Here at High Country News, we're even more charged up than usual: This issue has our first cover story exploring the rough terrain of Alaska's environmental politics.
The only other cover story we've devoted to Alaska analyzed Bering Sea crab fishing, in July 2009. You might wonder why a 41-year-old news operation focused on the American West has waited so long to deal with Alaska. After all, the nation's largest state shares essential characteristics with the parts of the West we typically focus on: Vast amounts of public land, relatively wild landscapes and ecosystems, charismatic wildlife -- and noisy, polarized environmental politics.

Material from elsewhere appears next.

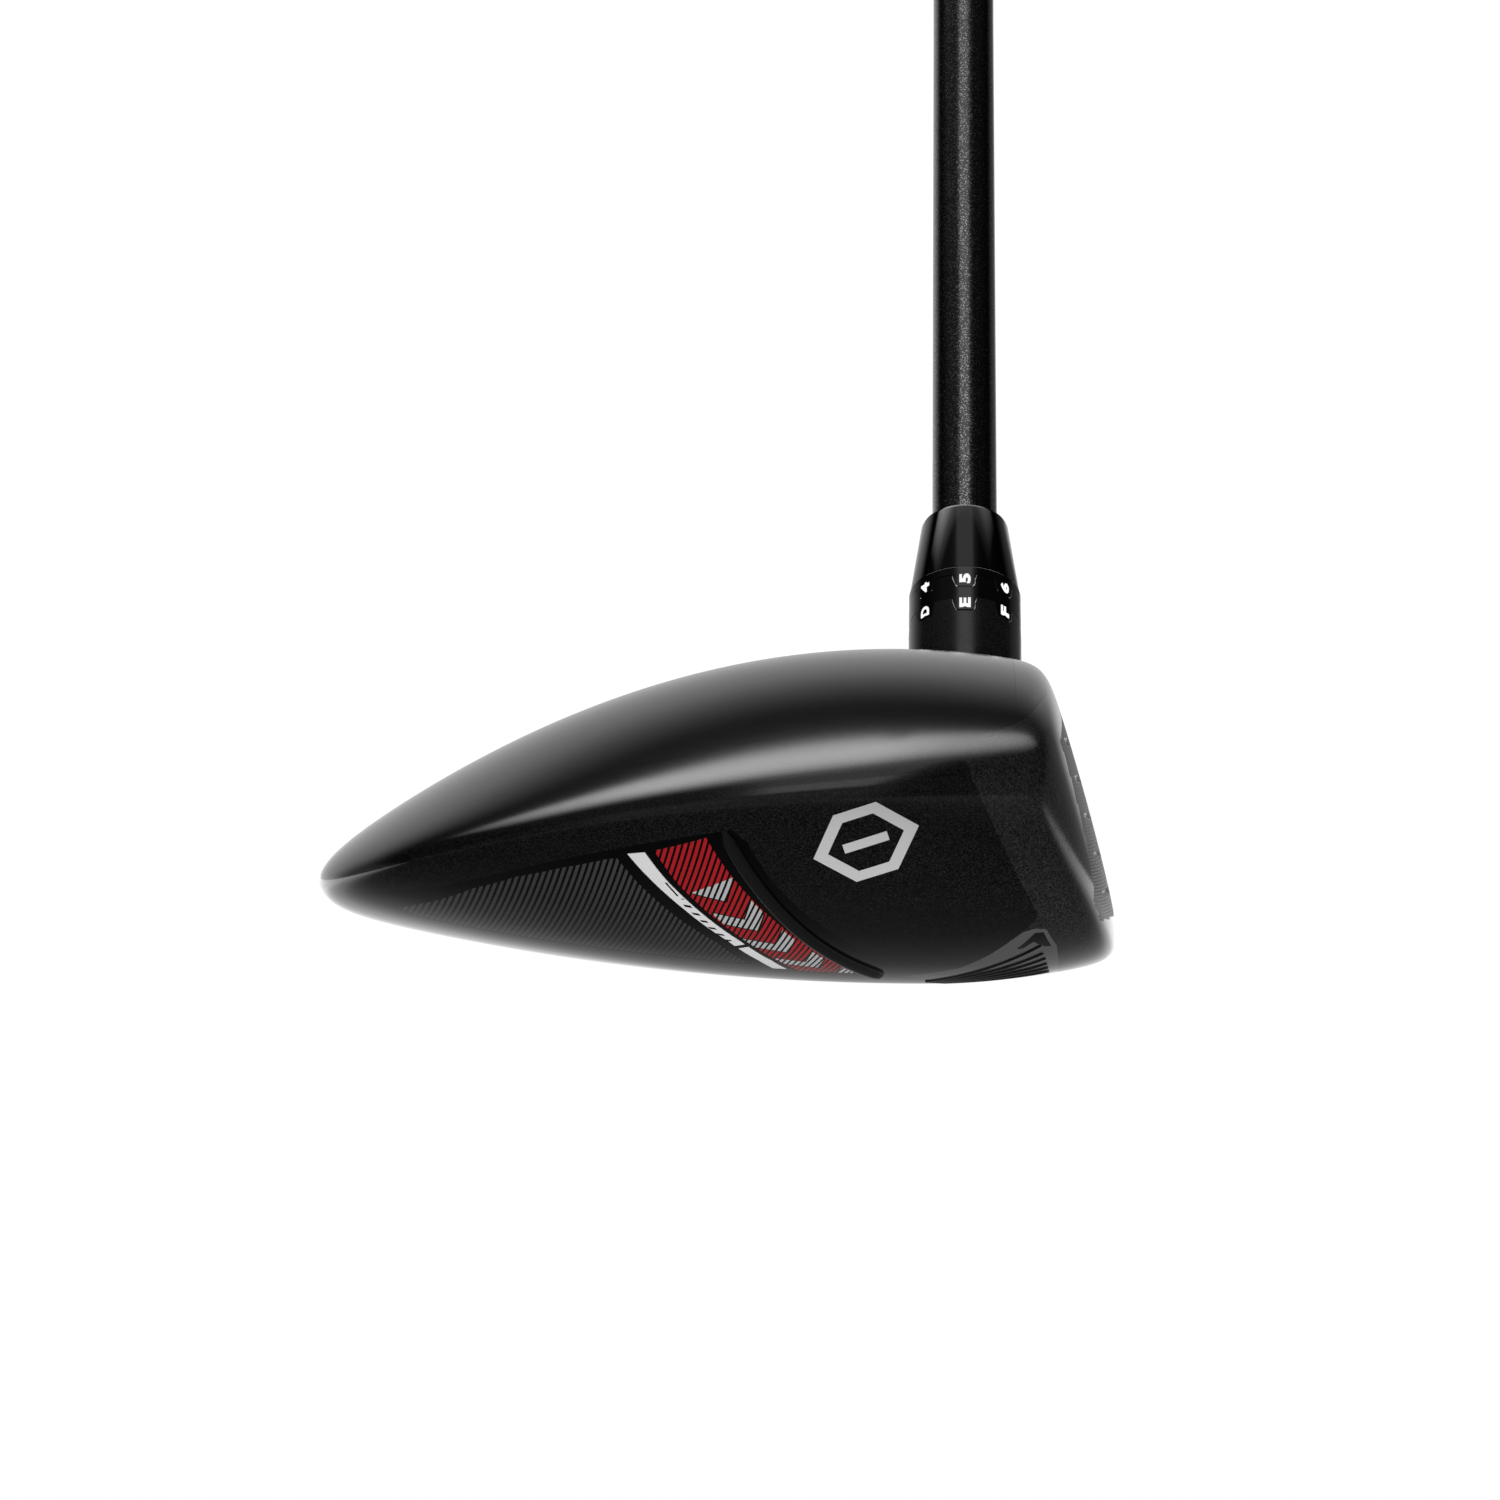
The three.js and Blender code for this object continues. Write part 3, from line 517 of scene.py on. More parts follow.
RIDGES = ((13.0, -27.9, 8.9, -23.8, 2.4), (13.3, -25.5, 9.6, -21.9, 3.3), (13.6, -23.5, 10.2, -20.2, 4.2),
          (13.8, -21.1, 10.8, -18.3, 5.1), (14.0, -18.7, 11.3, -16.3, 6.0), (14.2, -15.6, 11.8, -13.9, 6.9))
# The cast ridges are picked out in gloss black, each with a thin bright line of reflected floor.
ridge_coat = lacquer("gloss lacquer on cast ridges", "050505")[0]
for number, (x0, y0, x1, y1, x2) in enumerate(RIDGES):
    line = []
    for t in np.linspace(0, 1, 16):
        x = (1 - t) ** 2 * x0 + 2 * t * (1 - t) * x1 + t * t * x2 * 0.4
        y = (1 - t) ** 2 * y0 + 2 * t * (1 - t) * y1 + t * t * (-15.2 + number * 0.35)
        line.append(sole_point(x, y))
    for side, name in ((1, "toe"), (-1, "heel")):
        bar = [(x, y * side, z + 0.02) for x, y, z in line]
        ridge = shown(f"{name}_front_ridge_{number + 1}", swept(bar, 0.22, 8), ridge_coat)
        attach(ridge, "head")


# ---- body casting --------------------------------------------------------------------------------
# One investment casting in steel: skirt, sole frame, hosel and weight boss. The skirt and the toe
# are painted satin; the sole behind the rails is lacquered gloss black and holds the inlays.
SKIRT_LINE = [(-66.5, 10.8), (-61.9, 10.9), (-54.6, 11.1), (-49.8, 11.7), (-44, 13.0), (-36.8, 14.7),
              (-28, 16.4), (-19.4, 17.8), (-15, 18.2)]
SATIN_EDGE = [(-18.3, -46.3), (-16.8, -45.2), (-14.6, -41.1), (-11.9, -37.1), (-6.9, -30.6), (-3.6, -25.4),
              (-1.3, -19.3)]


def gloss_region():
    edge = [(-90, -60), (-22, -60)] + SATIN_EDGE + [(6, -12)]
    plan = prism(edge + mirrored(edge), -5, 30)
    below = prism([(-90, -20), (-90, 10.8)] + SKIRT_LINE + [(40, 18.2), (40, -20)], -80, 80, side=True)
    return joined(plan, below, "INTERSECT")


def on_axis(bm):
    """Moves a piece modelled along +Z, in metres, on to the shaft axis."""
    turn = Matrix.Rotation(LIE - math.pi / 2, 4, "X")
    bmesh.ops.transform(bm, matrix=Matrix.Translation(Vector(AXIS_FOOT) * MM) @ turn, verts=bm.verts[:])
    return bm


def rod(radius, bottom, top, sides=96):
    bm = bmesh.new()
    bmesh.ops.create_cone(bm, cap_ends=True, segments=sides, radius1=radius * MM, radius2=radius * MM,
                          depth=(top - bottom) * MM)
    bmesh.ops.translate(bm, verts=bm.verts[:], vec=(0, 0, (top + bottom) / 2 * MM))
    return bm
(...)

But HCN remains a small nonprofit operation, still evolving from our original focus on the Interior West. Over the years, we've expanded to the Pacific Northwest, then to California, occasionally to the High Plains and Canada and Mexico. Recently, we even ran a cover story set in Oklahoma, examining how that state's senators wield power over the West. Financial support from our readers and donors has now made it possible for HCN to make occasional forays into Alaska.
We're pleased to have recruited two talented writers to craft this cover package. Tracy Ross, a 2009 National Magazine Award winner, has traveled as far as Iran and Ecuador for the likes of Outside, Women's Sports Illustrated and Backpacker. Ross examines Alaska's concept of "abundance management" -- a two-edged term, referring both to the apparent abundance of game and to the large numbers of predators that prey on that game.
Alaskans have argued for decades over how to manage wildlife, and national environmental and animal-rights groups have often weighed in. When Sarah Palin was governor, from 2007 to 2009, she pushed hard to reduce the number of wolves and bears, aligning with hard-line hunting groups. But as Ross points out in her story, Alaska's aggressive predator killing began long before Palin entered politics.
Craig Medred, a longtime columnist for the Anchorage Daily News who now works for AlaskaDispatch.com, contributes an essay on the ironies of "abundance management." Alaska, he says, is actually a place of scarcity, and will never have an overall abundance of any wildlife species.
Of course, wildlife management battles also flare up elsewhere in the West; on page 3, HCN managing editor Jodi Peterson reports on some recent developments.
Year by year around the West, we're learning more about the complications of ecosystem management. The lessons acquired in Alaska can help to inform wildlife management everywhere else. But even the clearest scientific evidence is still subject to the power of political systems. That is one complication that never seems to go away.